It's worth heading up to the 3rd falls, which run off a large granite slab into a crystal clear pool. For those with further energy I'd highly recommend heading further up the valley, turning right after the falls on the trail which eventually leads to Game-bong. Here, in the upper reaches of the Jubang-cheon, the valley opens into wide fields, which was once farmed. Until 2005/06 this was a small village area, who's residents were proudly off the electrical grid, and along with farming ran some groovy little restaurants and rest areas. Those are now gone from the park, but there is one which still opens occasionally when foot traffic is high. Regardless it's a nice stroll up this end of the valley, there is no climbing, and some great places to picnic in the grass or along the stream.

Hakso-dae, a truly awesome section of the Jubang Valley

 

 Heading downstream from the third waterfall, the valley widens, with sweeping views up along the impressive rock formations above.The trail is virtually flat, with only a slight downward slope, there is good resting by the river, and a toilet block 500metres down from the falls.


Just over a kilometre from 3pokpo the trail narrows into Hakso-dae, an impressive, dramatic section of trail where the rock walls of either side of the gorge almost touch, resembling stern faces divided by the deepening stream roaring it's way through the middle. A well designed boardwalk rests on the chins of these rocks, passing over 2pokpo, a powerful spout spilling into Hakso-dae at it's narrowest point.

In the shadow of the granite cliffs the pools here are the deepest green, unfortunately my mid-winter photos don't quite do this place justice! 


Legend tells of a Blue and White crane who built their nest high on the rocks of Hakso-dae. Sadly the white crane was killed by a hunter, but the blue crane remained, crying mournfully for it's mate before suddenly disappearing without a trace. Their nest is said to remain, and is now part of the rocks, forever awaiting the return of it's masters.


This area of the trail is prone to rockfall, and although the trail is covered in the places deemed most vulnerable, it's a good idea to keep an eye and ear open within this gorge, there are apparently little rocks falling down with some regularity!

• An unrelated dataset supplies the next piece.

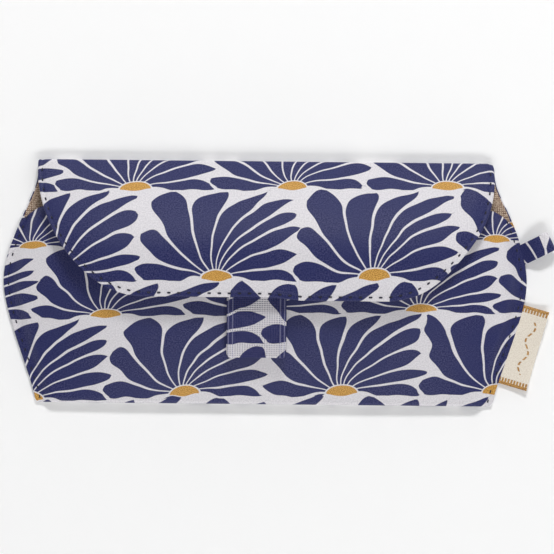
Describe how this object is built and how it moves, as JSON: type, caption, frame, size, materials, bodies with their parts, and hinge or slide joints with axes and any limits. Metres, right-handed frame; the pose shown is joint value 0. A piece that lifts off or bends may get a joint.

Just out of Hakso-dae there is an option to cross the river to explore the sites of the southern side of the gorge, the beautiful small temple of Juwang-am, Juwang-gul cave where it is said King Juwang and his daughter perished, and Mujang-gul cave. This is a worthy detour that will add little more than a kilometre onto your journey. This side trail will again cross the river to rejoin the main trail some 800 metres downstream from Hakso-dae.

Siru-bong


 From Hakso-dae the trail continues it's wide easy way along the river. It really is a good path, wide and easy, for any parents out there this is a really good option for a push chair jaunt, it's also a great path to jog. We pass a junction for the small Yeonhwa cave on the right, before reaching Jaha-gyo bridge, where there is another toilet block.

Overlooking the trail at Jaha-gyo stands Siru-bong, a massive rock, with a very human face, particularly from the western (bridge side), as pictured. From the east he's said to resemble an earthenware steamer, which is where the name "siru" comes from.

Baengnyeon-am



 Crossing Jaha-gyo it's a stroll of less than 1.5km back to Daejeon-sa and Baengnyeon-am (left), and the top of the tourist village for an awesome feed.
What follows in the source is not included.